Keep talking with your spouse with inquiry and curiosity. Understand your individual needs.

And care is a fortune! And we are in a high COL city and I basically changed our housing path by requiring more space. One kid: we fit into less costly housing. Those awesome posts of 2 kids in a little space? That is a lot of daily decluttering.

You can make either work, 1 or 2. But there is a tradeoff on time, money, career, travel, mental energy. There is no right answer!

I knew I could downscale my work. I am trying to push out something for work but am writing you half dressed while baby needed attention this AM. I have to watch her, get ready and she’s too rough on my laptop. This AM bath post poo, food, packing daycare bag, staggered grown up showers).

Good luck!
 
@elvisrene10 I really appreciated this - and the inquiry about what's core to my identity.

We live in the suburbs now in a beautiful home that we're lucky enough to own, so I'm very happy to put my nomading days behind me.

But travel is essential to my identity. As is being an athlete and an entrepreneur. And, now, being a mom and a wife! But I want to be all of those things, and ideally at the same time without giving *too much* up at once.

I don't need to be *super cashed up* - I gave up a lucrative but time-intensive and bad-for-your-mental-health career to have more time and flexibility (which I don't regret), but I see my friends who stuck with the hard-but-lucrative careers, and they are able to afford the type of childcare that I feel like we would need for us to have a second kid and preserve my mental health.

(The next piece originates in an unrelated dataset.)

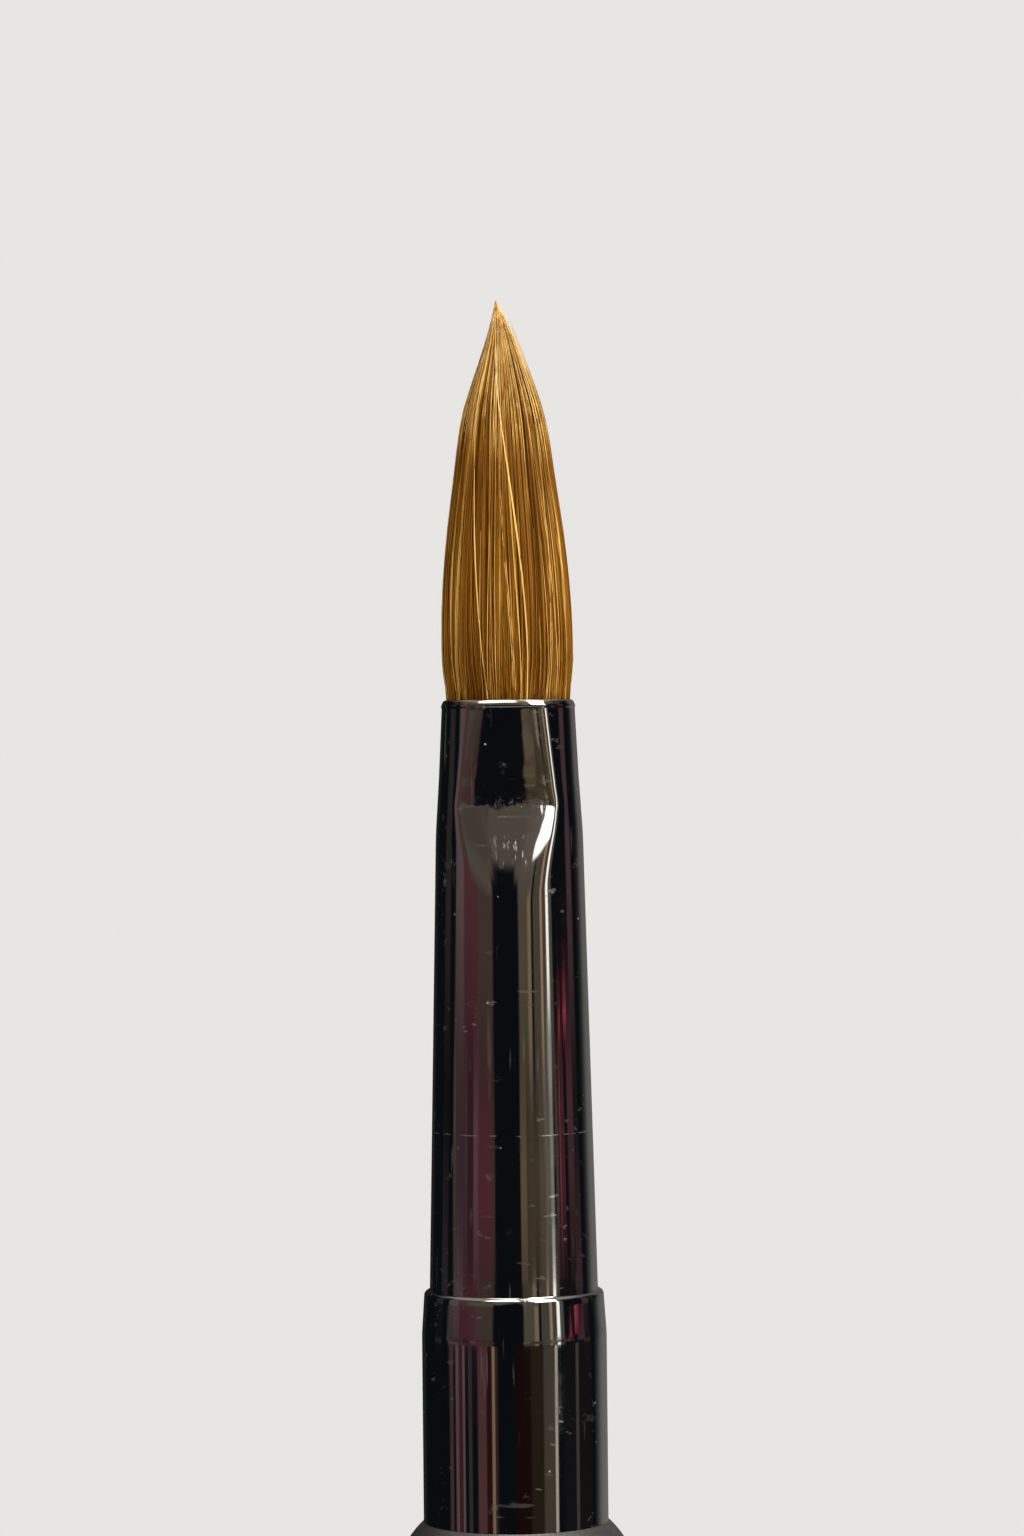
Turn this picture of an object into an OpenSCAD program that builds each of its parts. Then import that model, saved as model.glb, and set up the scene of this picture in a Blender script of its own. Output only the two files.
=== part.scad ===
// Pocket writing brush: a pointed sable tuft in a plated ferrule, set in a chrome collar and a
// satin barrel. The push-on cap is posted on the tail. The brush stands on the cap's end with
// its tip up. Origin at the centre of that end face, +Z along the brush to the tip, millimetres.

/* [Hair] */
// Length of hair beyond the mouth of the ferrule
hair_out = 20.8; // [16:0.1:24]
// Radius of the tuft at its belly
belly_r = 3.41; // [3.3:0.01:3.6]
// Height of the belly above the mouth of the ferrule
belly_rise = 2.6; // [1.5:0.1:4]
// Fullness of the tuft above its middle, as a share of the belly's radius
tuft_fullness = 0.068; // [0:0.001:0.08]
// Length of hair held inside the ferrule
root_len = 9; // [9:0.1:11]

/* [Ferrule] */
// Length of ferrule that shows
ferrule_len = 30.6; // [28:0.1:36]
// Outer radius just below the lip of the mouth
mouth_r = 3.5; // [3.48:0.01:3.55]
// Outer radius where the ferrule enters the collar
ferrule_base_r = 4.37; // [4.2:0.01:4.38]
// Thickness of the tube
ferrule_wall = 0.28; // [0.2:0.01:0.3]
// Distance from the mouth to the deepest place of the pinch
pinch_len = 5.2; // [4:0.1:5.3]
// Distance between the two pinched flats at the deepest place
pinch_width = 6.2; // [6:0.1:6.6]

/* [Collar] */
// Outer radius of the collars that the cap grips
collar_r = 4.8; // [4.8:0.01:4.82]
// Length of each collar that stands out of the barrel
collar_len = 12; // [10:0.1:14]
// Length of the tapered lead-in at the collar's nose
nose_len = 2.3; // [2:0.1:4]

/* [Barrel] */
// Outer radius of the barrel and the cap
barrel_r = 6.4; // [6.2:0.1:7.5]
// Length of the barrel with both shoulders
barrel_len = 54; // [40:1:90]
// Steepness of the shoulder where it meets the collar
shoulder_angle = 48; // [35:1:55]

/* [Cap] */
// Length of the cap
cap_len = 70.9; // [70:0.1:90]
// Thickness of the cap's shell
cap_wall = 0.7; // [0.6:0.05:0.7]
// Radial clearance between the cap's liner and a collar
cap_clearance = 0.04; // [0.02:0.01:0.05]

/* [Hidden] */
$fn = 96;

// Gap left between pieces that are pressed or glued together
seat_gap = 0.01;

// Levels along the brush, from the cap's end face up
cap_gap = 0.1;
tail_z = cap_len + cap_gap;
barrel_z = tail_z + barrel_len;
collar_z = barrel_z + collar_len;
mouth_z = collar_z + ferrule_len;
tip_z = mouth_z + hair_out;

// Tuft: the part in the mouth is squeezed to the root radius
belly_z = mouth_z + belly_rise;
root_r = 3.2;
root_z = mouth_z - root_len;
fullness_at = 0.67;
fullness_spread = 0.14;
tuft_steps = 24;
swell_steps = 4;
thread_r = 0.14;
thread_turns = 5;
thread_pitch = 1.9 * thread_r;

// Ferrule: the round tube starts below the pinched zone
lip_r = 0.18;
throat_r = root_r + 0.02;
round_z = mouth_z - pinch_len - 1.6;
round_r = 3.82;
pinch_r = 3.69;

// Pinch: each flat leans in from the lip, then rises back to the round tube
pinch_y = pinch_width / 2;
lip_y = (mouth_r + pinch_y) / 2;
pinch_rise = 0.8;
pinch_run = 2.2;

// Part of the ferrule inside the collar
ferrule_skirt = 6;
ferrule_z = collar_z - ferrule_skirt;

// Collars: the spigot inside the barrel is turned down a step
collar_wall = 0.35;
collar_bore = collar_r - collar_wall;
spigot_r = collar_r - 0.2;
spigot_bore = spigot_r - collar_wall;
spigot_len = 10;
spigot_lap = 1;
nose_r = collar_r - 0.15;
rim_r = 0.3;
rim_bore = ferrule_base_r + 2 * seat_gap;

// Turned core that joins ferrule, collar and barrel
tenon_top = collar_z + 7.9;
tenon_foot = 4;

// Shoulder of the barrel: an arc that turns from shoulder_angle to straight
shoulder_r = (barrel_r - collar_r) / (1 - cos(shoulder_angle));
shoulder_h = shoulder_r * sin(shoulder_angle);
shoulder_steps = 12;
barrel_bore = spigot_r + seat_gap;

// Cap
cap_bore = barrel_r - cap_wall;
ring_r = barrel_r + 0.12;
ring_h = 4.4;
ring_edge = 0.5;
ring_tenon = 4;
ring_bore = cap_bore - 0.4;
liner_r = collar_r + cap_clearance;
liner_len = 11.9;
liner_setback = 0.5;
end_h = 6;
end_flat_r = 4.6;
end_floor = 3;
end_tenon = 4;
end_bore = 4.8;
vent_r = 0.75;

// Radius of the free tuft at height z: it swells to the belly, then curves in to the point
function tuft_r(z) =
    let (c = (z - belly_z) / (tip_z - belly_z))
    z < belly_z
        ? root_r + (belly_r - root_r) * sin(90 * (z - mouth_z) / belly_rise)
        : c > 0.999
            ? 0
            : belly_r * (1 - c * c
                + tuft_fullness * exp(-pow((c - fullness_at) / fullness_spread, 2)));

// Outer radius of the round, tapering part of the ferrule at height z
function ferrule_r(z) =
    round_r + (ferrule_base_r - round_r) * (round_z - z) / (round_z - collar_z);

// Points on an arc about [x, z] from angle a0 to a1
function arc(x, z, r, a0, a1, n) =
    [for (i = [0 : n]) let (a = a0 + (a1 - a0) * i / n) [x + r * cos(a), z + r * sin(a)]];

// Cuts the two flats of the pinch from a turned shape, inset from the outside of the tube
module pinched(inset, over) {
    lean = (lip_y - pinch_y) / pinch_len;
    side_y = 2 * mouth_r;
    low_z = mouth_z - pinch_len - pinch_run;
    difference() {
        children();
        for (side = [0, 180])
            rotate([0, 0, side])
                rotate([90, 0, -90])
                    linear_extrude(2 * side_y, center = true)
                        polygon([
                            [lip_y - inset + over * lean, mouth_z + over],
                            [pinch_y - inset, mouth_z - pinch_len],
                            [pinch_y - inset + pinch_rise, low_z],
                            [side_y, low_z], [side_y, mouth_z + over]
                        ]);
    }
}

module hair_tuft() {
    swell = [for (i = [1 : swell_steps])
        let (z = mouth_z + belly_rise * i / swell_steps) [tuft_r(z), z]];
    point = [for (i = [1 : tuft_steps])
        let (z = belly_z + (tip_z - belly_z) * i / tuft_steps) [tuft_r(z), z]];
    color("peru")
        pinched(ferrule_wall + seat_gap, 0)
            rotate_extrude()
                polygon(concat([[0, root_z], [root_r, root_z], [root_r, mouth_z]], swell, point));
}

// Waxed thread tied round the cut ends of the hair, in touching turns
module root_thread() {
    low_z = root_z + 2 * thread_r;
    inner_r = root_r + seat_gap;
    color("antiquewhite")
        rotate_extrude()
            union() {
                for (i = [0 : thread_turns - 1])
                    translate([inner_r + thread_r, low_z + i * thread_pitch]) circle(thread_r);
                translate([inner_r, low_z])
                    square([thread_r / 2, (thread_turns - 1) * thread_pitch]);
            }
}

// Cement poured behind the cut ends of the hair
module root_cement() {
    cement_h = 3;
    foot_z = root_z - cement_h - seat_gap;
    gap = ferrule_wall + seat_gap;
    color("goldenrod")
        translate([0, 0, foot_z])
            cylinder(h = cement_h, r1 = ferrule_r(foot_z) - gap,
                     r2 = ferrule_r(foot_z + cement_h) - gap);
}

// Outside of the ferrule, solid: a slight taper up to the pinch, and a rolled lip
module ferrule_body() {
    rotate_extrude()
        polygon(concat(
            [[0, ferrule_z], [ferrule_base_r, ferrule_z], [ferrule_base_r, collar_z],
             [round_r, round_z], [pinch_r, mouth_z - pinch_len]],
            arc(mouth_r - lip_r, mouth_z - lip_r, lip_r, 0, 90, 6),
            [[0, mouth_z]]
        ));
}

// Space inside the ferrule, which runs out past both of its ends
module ferrule_space() {
    skirt_r = ferrule_base_r - ferrule_wall;
    rotate_extrude()
        polygon([
            [0, ferrule_z - 1], [skirt_r, ferrule_z - 1], [skirt_r, collar_z],
            [round_r - ferrule_wall, round_z - 0.4], [throat_r, round_z + 0.4],
            [throat_r, mouth_z + 1], [0, mouth_z + 1]
        ]);
}

// Drawn tube, pinched flat front and back so that it grips the hair
module ferrule() {
    color("silver")
        difference() {
            pinched(0, 1) ferrule_body();
            pinched(ferrule_wall, 2) ferrule_space();
        }
}

// Hardwood core, turned in steps to fill the ferrule, the collar and the barrel's end
module handle_tenon() {
    tip_r = ferrule_r(tenon_top) - ferrule_wall - seat_gap;
    skirt_r = ferrule_base_r - ferrule_wall - seat_gap;
    fill_r = collar_bore - seat_gap;
    neck_r = spigot_bore - seat_gap;
    neck_z = barrel_z + spigot_lap + seat_gap;
    foot_r = spigot_r - seat_gap;
    foot_z = barrel_z - spigot_len;
    color("burlywood")
        rotate_extrude()
            polygon([
                [0, foot_z - tenon_foot], [foot_r, foot_z - tenon_foot],
                [foot_r, foot_z - seat_gap], [neck_r, foot_z - seat_gap],
                [neck_r, neck_z], [fill_r, neck_z],
                [fill_r, ferrule_z - seat_gap], [skirt_r, ferrule_z - seat_gap],
                [skirt_r, collar_z], [tip_r, tenon_top], [0, tenon_top]
            ]);
}

// Chrome tube with a tapered nose and a spigot: it stands on z = 0, and its nose points up
module collar() {
    rotate_extrude()
        polygon(concat(
            [[spigot_bore, -spigot_len], [spigot_r, -spigot_len], [spigot_r, 0],
             [collar_r, 0], [collar_r, collar_len - nose_len]],
            arc(nose_r - rim_r, collar_len - rim_r, rim_r, 0, 90, 6),
            [[rim_bore, collar_len], [rim_bore, collar_len - nose_len],
             [collar_bore, collar_len - nose_len], [collar_bore, spigot_lap],
             [spigot_bore, spigot_lap]]
        ));
}

module front_collar() {
    color("gainsboro")
        translate([0, 0, barrel_z])
            collar();
}

module tail_collar() {
    color("gainsboro")
        translate([0, 0, tail_z])
            mirror([0, 0, 1])
                collar();
}

// Moulded plug that closes the nose of the tail collar
module tail_plug() {
    face_z = tail_z - collar_len + 0.2;
    neck_h = nose_len - 0.2;
    head_h = 3;
    color("dimgray")
        translate([0, 0, face_z])
            union() {
                cylinder(h = neck_h + 1, r = rim_bore - seat_gap);
                translate([0, 0, neck_h + seat_gap])
                    cylinder(h = head_h, r = collar_bore - seat_gap);
            }
}

// Satin tube with a rounded shoulder at each end, where a cap's mouth stops
module barrel_shell() {
    low = arc(barrel_r - shoulder_r, tail_z + shoulder_h, shoulder_r, -shoulder_angle, 0,
              shoulder_steps);
    high = arc(barrel_r - shoulder_r, barrel_z - shoulder_h, shoulder_r, 0, shoulder_angle,
               shoulder_steps);
    color("slategray")
        difference() {
            rotate_extrude()
                polygon(concat([[0, tail_z]], low, high, [[0, barrel_z]]));
            translate([0, 0, tail_z - 1])
                cylinder(h = barrel_len + 2, r = barrel_bore);
        }
}

module cap_shell() {
    low_z = end_h + seat_gap;
    high_z = cap_len - ring_h - seat_gap;
    color("slategray")
        translate([0, 0, low_z])
            difference() {
                cylinder(h = high_z - low_z, r = barrel_r);
                translate([0, 0, -1])
                    cylinder(h = high_z - low_z + 2, r = cap_bore);
            }
}

// Plated trim ring at the mouth of the cap, with a thin tenon inside the shell
module cap_mouth_ring() {
    low_z = cap_len - ring_h;
    centre_r = ring_r - ring_edge;
    color("gainsboro")
        rotate_extrude()
            polygon(concat(
                [[ring_bore, low_z - ring_tenon], [cap_bore - seat_gap, low_z - ring_tenon],
                 [cap_bore - seat_gap, low_z]],
                arc(centre_r, low_z + ring_edge, ring_edge, -90, 0, 6),
                arc(centre_r, cap_len - ring_edge, ring_edge, 0, 90, 6),
                [[ring_bore, cap_len]]
            ));
}

// Moulded sleeve that grips the collar; its flange stops it under the ring's tenon
module cap_liner() {
    high_z = cap_len - liner_setback;
    low_z = high_z - liner_len;
    flange_z = cap_len - ring_h - ring_tenon - seat_gap;
    color("black")
        rotate_extrude()
            polygon([
                [liner_r, low_z], [cap_bore - seat_gap, low_z], [cap_bore - seat_gap, flange_z],
                [ring_bore - seat_gap, flange_z], [ring_bore - seat_gap, high_z],
                [liner_r + 0.2, high_z], [liner_r, high_z - 0.5]
            ]);
}

// Plated end of the cap: a cup with a flat foot and a vent that lets wet hair dry
module cap_end_plug() {
    rise = end_h - 2.2;
    flare = barrel_r - end_flat_r;
    dome = [for (i = [0 : 10]) let (a = 90 * i / 10)
        [end_flat_r + flare * sin(a), rise * (1 - cos(a))]];
    tenon_r = cap_bore - seat_gap;
    color("gainsboro")
        difference() {
            rotate_extrude()
                polygon(concat([[0, 0]], dome,
                    [[barrel_r, end_h], [tenon_r, end_h], [tenon_r, end_h + end_tenon],
                     [0, end_h + end_tenon]]));
            translate([0, 0, end_floor])
                cylinder(h = end_h + end_tenon, r = end_bore);
            translate([0, 0, -1])
                cylinder(h = end_floor + 2, r = vent_r);
        }
}

hair_tuft();
root_thread();
root_cement();
ferrule();
handle_tenon();
front_collar();
barrel_shell();
tail_collar();
tail_plug();
cap_shell();
cap_mouth_ring();
cap_liner();
cap_end_plug();
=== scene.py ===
# Pocket writing brush: a pointed sable tuft in a pinched nickel ferrule, a chrome collar, a satin
# grey barrel, and the push-on cap posted on the tail. The sections follow the way it is put
# together, from the hair down to the end of the cap. Metres, +Z to the tip, -Y to the front.
import math

import bmesh
import bpy
import numpy as np
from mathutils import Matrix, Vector, noise


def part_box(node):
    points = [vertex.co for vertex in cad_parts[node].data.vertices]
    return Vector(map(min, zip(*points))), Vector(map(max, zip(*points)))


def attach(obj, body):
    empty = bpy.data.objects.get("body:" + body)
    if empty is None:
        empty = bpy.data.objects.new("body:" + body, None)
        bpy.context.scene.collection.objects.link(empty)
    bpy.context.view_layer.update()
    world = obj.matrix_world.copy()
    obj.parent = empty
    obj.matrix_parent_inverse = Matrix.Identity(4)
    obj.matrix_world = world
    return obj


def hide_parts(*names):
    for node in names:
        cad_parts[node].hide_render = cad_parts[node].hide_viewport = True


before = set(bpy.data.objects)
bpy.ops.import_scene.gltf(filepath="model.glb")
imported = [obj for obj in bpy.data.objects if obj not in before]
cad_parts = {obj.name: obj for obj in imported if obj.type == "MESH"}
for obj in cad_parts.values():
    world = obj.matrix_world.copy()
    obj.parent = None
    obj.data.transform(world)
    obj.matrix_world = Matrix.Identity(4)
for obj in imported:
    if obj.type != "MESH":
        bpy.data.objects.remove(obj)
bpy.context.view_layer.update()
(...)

I can downscale my hours but my income is quite meaningful to the family. Not to mention that I work in an industry that is very dependent on the markets (like real estate) so during "down" years, we may have to severely strip the quality of our life (i.e. no travel, no eating out) to make ends meet if we have 2 kids.

My husband did put it this way - we will get our lives back if we have a second child, and is it worth it at 65 to be sitting on piles of cash and terabytes of vacation photos and only one, lonely, maladjusted only child if we could have simply endured 2 more years of the tough times to achieve an overall richer life?